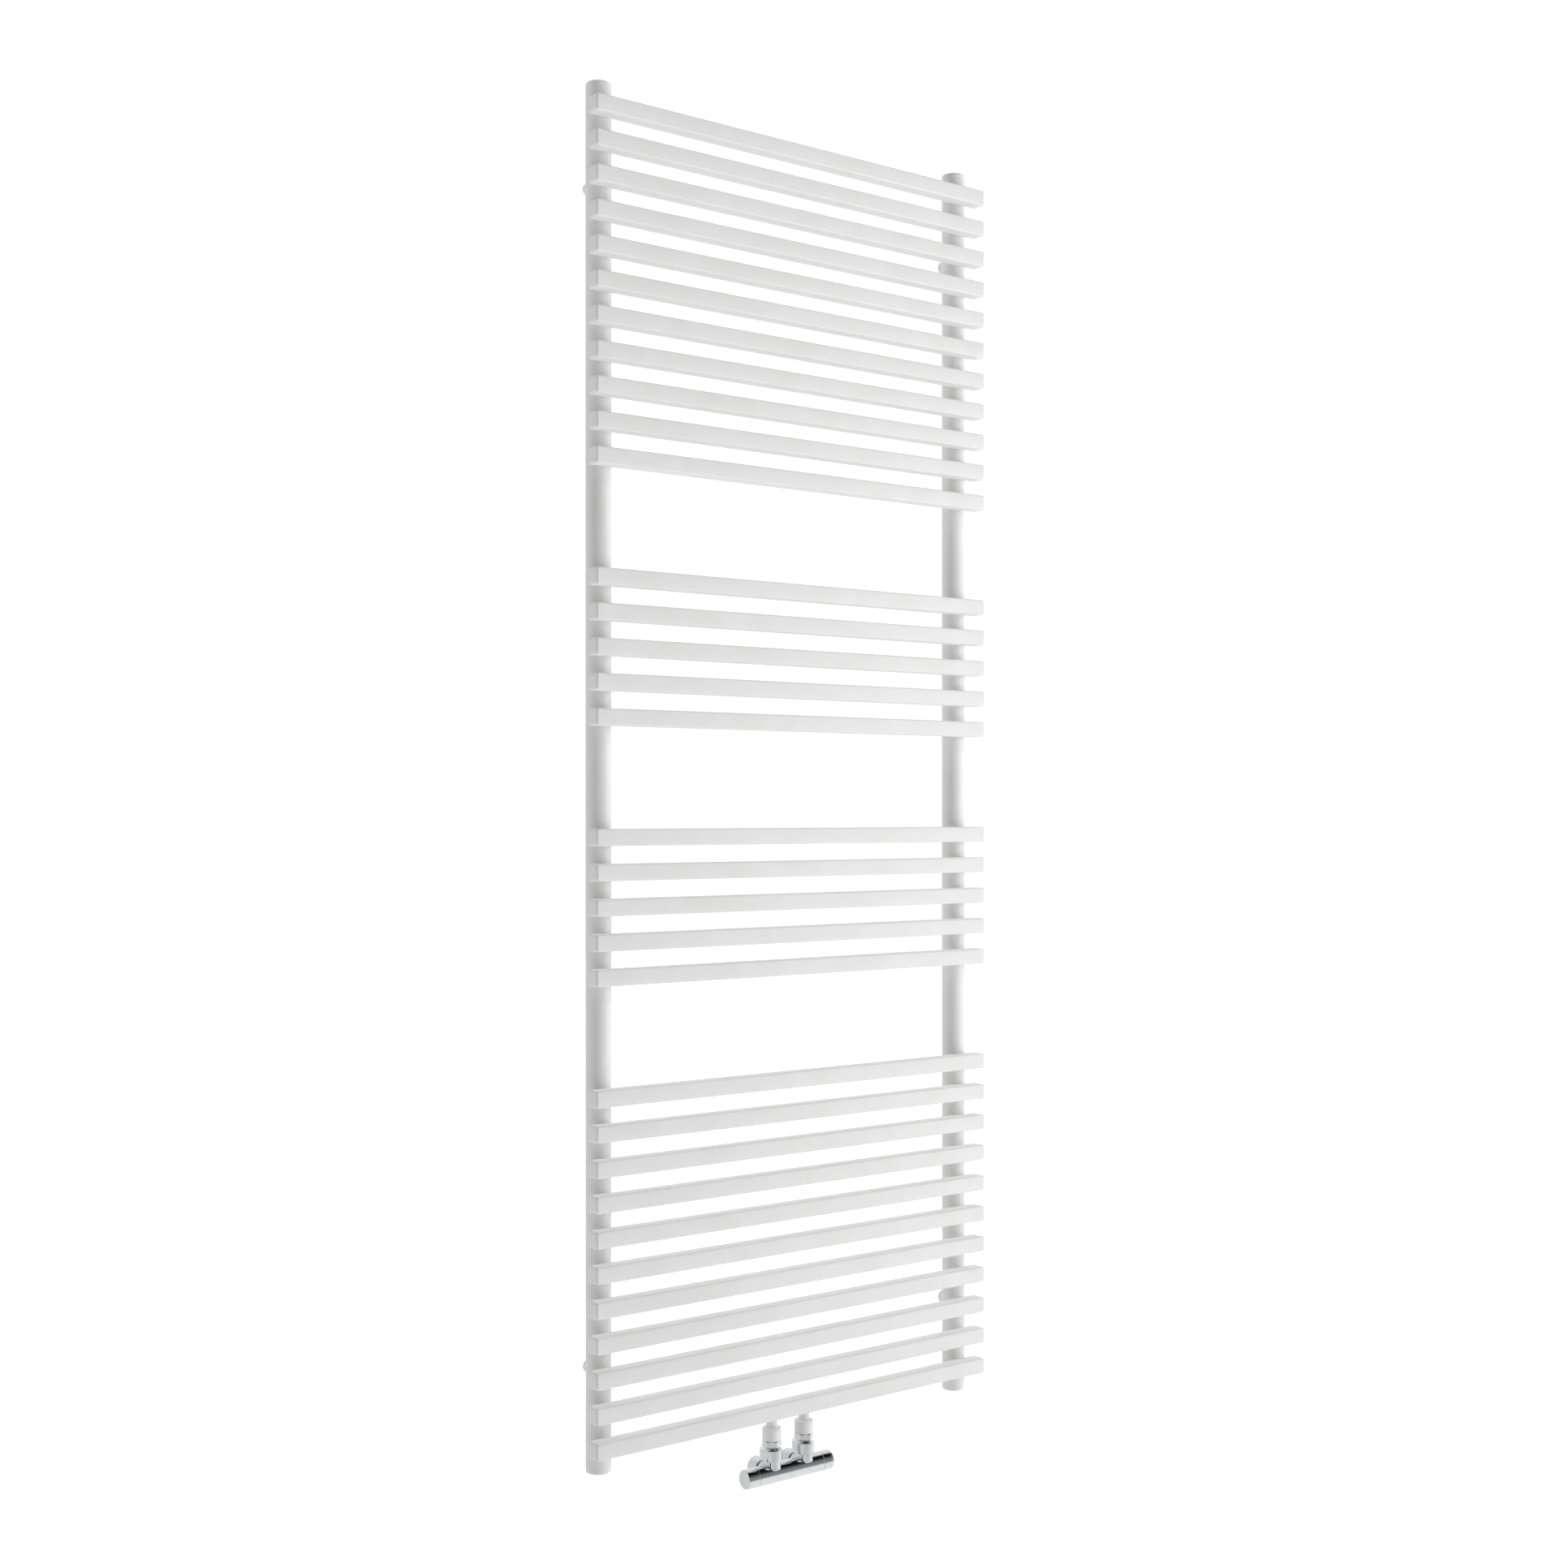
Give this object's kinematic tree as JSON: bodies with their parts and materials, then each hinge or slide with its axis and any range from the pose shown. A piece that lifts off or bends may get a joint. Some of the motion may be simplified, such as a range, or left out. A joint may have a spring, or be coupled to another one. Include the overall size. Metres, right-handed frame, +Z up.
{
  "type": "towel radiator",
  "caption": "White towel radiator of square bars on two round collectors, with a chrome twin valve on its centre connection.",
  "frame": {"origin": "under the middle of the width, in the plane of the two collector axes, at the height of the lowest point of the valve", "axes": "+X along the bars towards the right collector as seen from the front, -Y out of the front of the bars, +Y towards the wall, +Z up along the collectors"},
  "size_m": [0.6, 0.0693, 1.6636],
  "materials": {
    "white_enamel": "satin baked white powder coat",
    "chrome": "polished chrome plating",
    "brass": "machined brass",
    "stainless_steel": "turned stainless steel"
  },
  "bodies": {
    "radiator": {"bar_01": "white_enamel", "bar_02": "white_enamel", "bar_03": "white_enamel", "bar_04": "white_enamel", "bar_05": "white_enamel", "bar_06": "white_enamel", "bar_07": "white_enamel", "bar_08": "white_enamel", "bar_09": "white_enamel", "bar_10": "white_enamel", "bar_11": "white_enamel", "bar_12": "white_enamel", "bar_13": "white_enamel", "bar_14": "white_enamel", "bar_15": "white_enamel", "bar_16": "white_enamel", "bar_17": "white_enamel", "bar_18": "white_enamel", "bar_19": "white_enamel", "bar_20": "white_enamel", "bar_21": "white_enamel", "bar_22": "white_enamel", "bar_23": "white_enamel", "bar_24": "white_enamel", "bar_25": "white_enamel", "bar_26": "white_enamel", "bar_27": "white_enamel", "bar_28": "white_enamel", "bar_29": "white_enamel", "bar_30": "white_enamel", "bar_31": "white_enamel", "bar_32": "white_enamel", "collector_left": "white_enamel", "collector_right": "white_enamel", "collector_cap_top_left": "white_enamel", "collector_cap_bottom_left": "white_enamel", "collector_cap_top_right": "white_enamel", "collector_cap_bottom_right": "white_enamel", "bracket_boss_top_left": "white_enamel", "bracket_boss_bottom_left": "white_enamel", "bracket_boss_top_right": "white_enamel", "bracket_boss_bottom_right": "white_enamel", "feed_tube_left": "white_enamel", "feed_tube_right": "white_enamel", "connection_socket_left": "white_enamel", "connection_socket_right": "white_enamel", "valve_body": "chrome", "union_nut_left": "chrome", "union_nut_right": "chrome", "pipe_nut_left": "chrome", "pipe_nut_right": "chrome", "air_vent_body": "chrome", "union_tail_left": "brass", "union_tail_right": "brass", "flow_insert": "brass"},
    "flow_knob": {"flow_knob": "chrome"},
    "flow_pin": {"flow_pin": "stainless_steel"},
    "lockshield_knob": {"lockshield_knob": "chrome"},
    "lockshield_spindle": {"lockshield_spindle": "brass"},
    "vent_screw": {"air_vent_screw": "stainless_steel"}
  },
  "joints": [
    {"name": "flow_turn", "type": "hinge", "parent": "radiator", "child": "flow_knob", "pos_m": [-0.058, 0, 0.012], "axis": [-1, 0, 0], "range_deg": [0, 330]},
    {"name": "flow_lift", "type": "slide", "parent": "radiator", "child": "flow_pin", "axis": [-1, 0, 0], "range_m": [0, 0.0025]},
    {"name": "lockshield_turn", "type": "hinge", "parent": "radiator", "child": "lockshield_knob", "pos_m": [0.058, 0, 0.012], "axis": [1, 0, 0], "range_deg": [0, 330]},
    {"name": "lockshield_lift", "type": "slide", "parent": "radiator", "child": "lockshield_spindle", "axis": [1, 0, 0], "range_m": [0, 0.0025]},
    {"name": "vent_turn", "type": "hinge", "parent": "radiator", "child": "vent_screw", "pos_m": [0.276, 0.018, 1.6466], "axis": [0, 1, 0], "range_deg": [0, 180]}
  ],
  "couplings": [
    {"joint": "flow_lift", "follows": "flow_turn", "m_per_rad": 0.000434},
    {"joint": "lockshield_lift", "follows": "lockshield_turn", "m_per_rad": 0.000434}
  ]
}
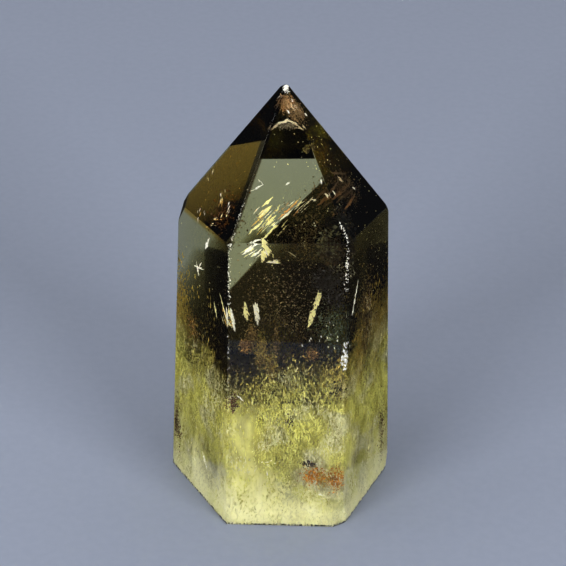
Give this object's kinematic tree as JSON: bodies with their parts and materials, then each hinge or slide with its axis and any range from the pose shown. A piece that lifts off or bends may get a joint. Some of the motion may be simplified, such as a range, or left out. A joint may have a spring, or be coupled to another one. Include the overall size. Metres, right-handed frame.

------------------------------------

▸ **Task prompt**: Repeat each record in full; every line must match exactly.

▸ **Solution for this task**:
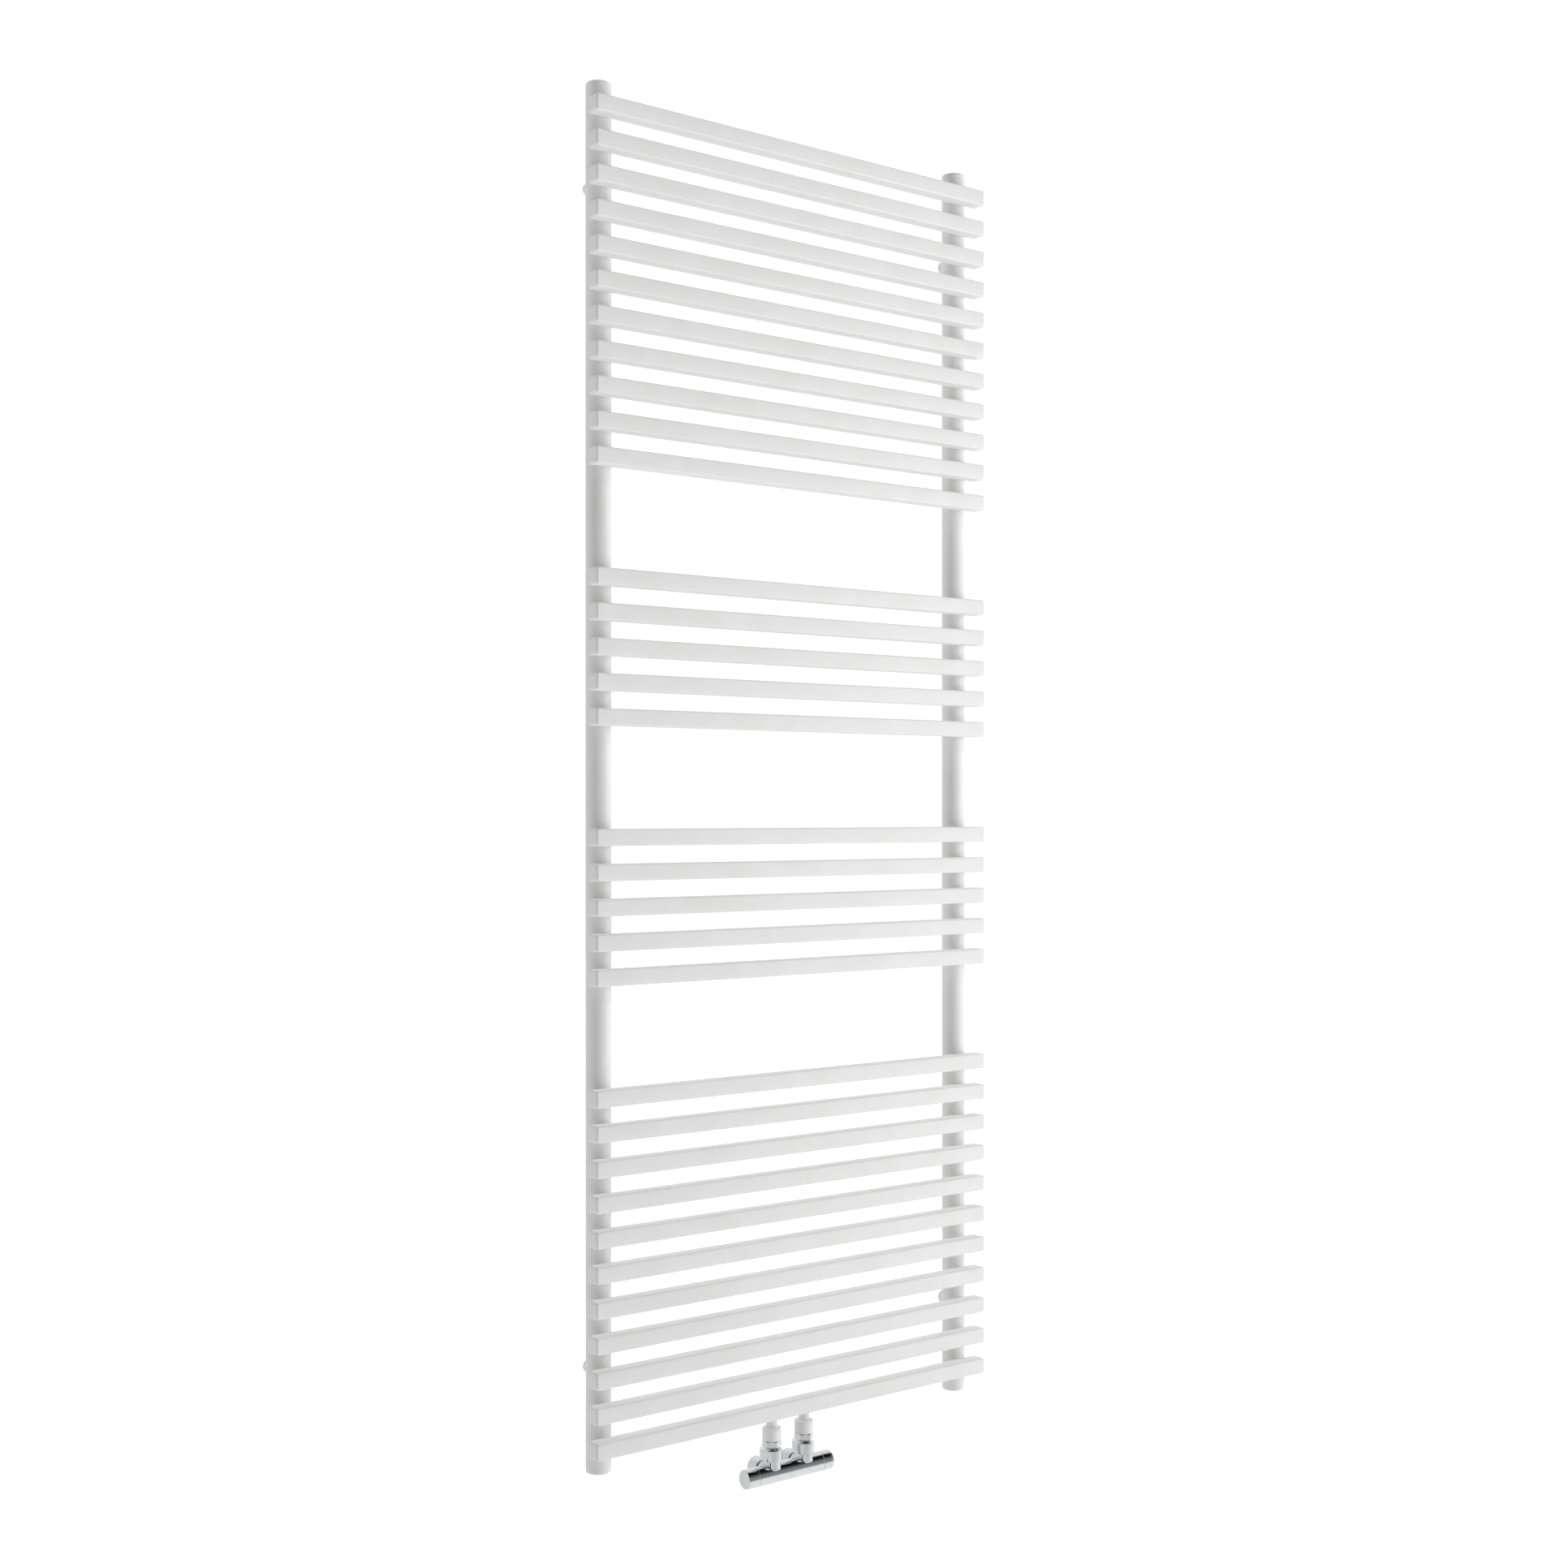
Give this object's kinematic tree as JSON: bodies with their parts and materials, then each hinge or slide with its axis and any range from the pose shown. A piece that lifts off or bends may get a joint. Some of the motion may be simplified, such as a range, or left out. A joint may have a spring, or be coupled to another one. Include the overall size. Metres, right-handed frame, +Z up.
{
  "type": "towel radiator",
  "caption": "White towel radiator of square bars on two round collectors, with a chrome twin valve on its centre connection.",
  "frame": {"origin": "under the middle of the width, in the plane of the two collector axes, at the height of the lowest point of the valve", "axes": "+X along the bars towards the right collector as seen from the front, -Y out of the front of the bars, +Y towards the wall, +Z up along the collectors"},
  "size_m": [0.6, 0.0693, 1.6636],
  "materials": {
    "white_enamel": "satin baked white powder coat",
    "chrome": "polished chrome plating",
    "brass": "machined brass",
    "stainless_steel": "turned stainless steel"
  },
  "bodies": {
    "radiator": {"bar_01": "white_enamel", "bar_02": "white_enamel", "bar_03": "white_enamel", "bar_04": "white_enamel", "bar_05": "white_enamel", "bar_06": "white_enamel", "bar_07": "white_enamel", "bar_08": "white_enamel", "bar_09": "white_enamel", "bar_10": "white_enamel", "bar_11": "white_enamel", "bar_12": "white_enamel", "bar_13": "white_enamel", "bar_14": "white_enamel", "bar_15": "white_enamel", "bar_16": "white_enamel", "bar_17": "white_enamel", "bar_18": "white_enamel", "bar_19": "white_enamel", "bar_20": "white_enamel", "bar_21": "white_enamel", "bar_22": "white_enamel", "bar_23": "white_enamel", "bar_24": "white_enamel", "bar_25": "white_enamel", "bar_26": "white_enamel", "bar_27": "white_enamel", "bar_28": "white_enamel", "bar_29": "white_enamel", "bar_30": "white_enamel", "bar_31": "white_enamel", "bar_32": "white_enamel", "collector_left": "white_enamel", "collector_right": "white_enamel", "collector_cap_top_left": "white_enamel", "collector_cap_bottom_left": "white_enamel", "collector_cap_top_right": "white_enamel", "collector_cap_bottom_right": "white_enamel", "bracket_boss_top_left": "white_enamel", "bracket_boss_bottom_left": "white_enamel", "bracket_boss_top_right": "white_enamel", "bracket_boss_bottom_right": "white_enamel", "feed_tube_left": "white_enamel", "feed_tube_right": "white_enamel", "connection_socket_left": "white_enamel", "connection_socket_right": "white_enamel", "valve_body": "chrome", "union_nut_left": "chrome", "union_nut_right": "chrome", "pipe_nut_left": "chrome", "pipe_nut_right": "chrome", "air_vent_body": "chrome", "union_tail_left": "brass", "union_tail_right": "brass", "flow_insert": "brass"},
    "flow_knob": {"flow_knob": "chrome"},
    "flow_pin": {"flow_pin": "stainless_steel"},
    "lockshield_knob": {"lockshield_knob": "chrome"},
    "lockshield_spindle": {"lockshield_spindle": "brass"},
    "vent_screw": {"air_vent_screw": "stainless_steel"}
  },
  "joints": [
    {"name": "flow_turn", "type": "hinge", "parent": "radiator", "child": "flow_knob", "pos_m": [-0.058, 0, 0.012], "axis": [-1, 0, 0], "range_deg": [0, 330]},
    {"name": "flow_lift", "type": "slide", "parent": "radiator", "child": "flow_pin", "axis": [-1, 0, 0], "range_m": [0, 0.0025]},
    {"name": "lockshield_turn", "type": "hinge", "parent": "radiator", "child": "lockshield_knob", "pos_m": [0.058, 0, 0.012], "axis": [1, 0, 0], "range_deg": [0, 330]},
    {"name": "lockshield_lift", "type": "slide", "parent": "radiator", "child": "lockshield_spindle", "axis": [1, 0, 0], "range_m": [0, 0.0025]},
    {"name": "vent_turn", "type": "hinge", "parent": "radiator", "child": "vent_screw", "pos_m": [0.276, 0.018, 1.6466], "axis": [0, 1, 0], "range_deg": [0, 180]}
  ],
  "couplings": [
    {"joint": "flow_lift", "follows": "flow_turn", "m_per_rad": 0.000434},
    {"joint": "lockshield_lift", "follows": "lockshield_turn", "m_per_rad": 0.000434}
  ]
}
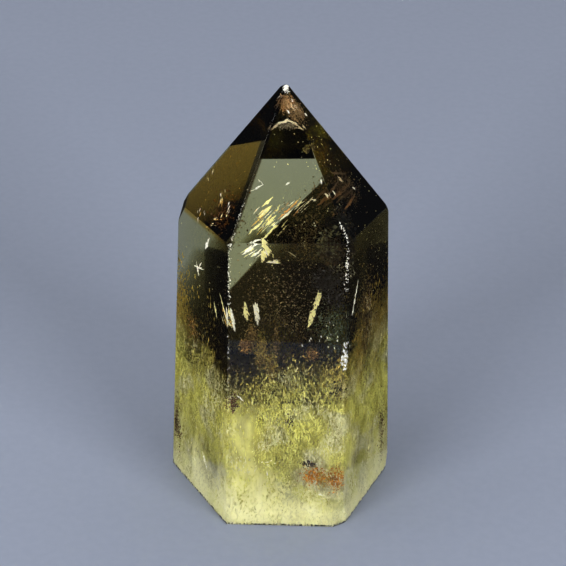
Give this object's kinematic tree as JSON: bodies with their parts and materials, then each hinge or slide with its axis and any range from the pose shown. A piece that lifts off or bends may get a joint. Some of the motion may be simplified, such as a range, or left out. A joint may have a spring, or be coupled to another one. Include the overall size. Metres, right-handed frame.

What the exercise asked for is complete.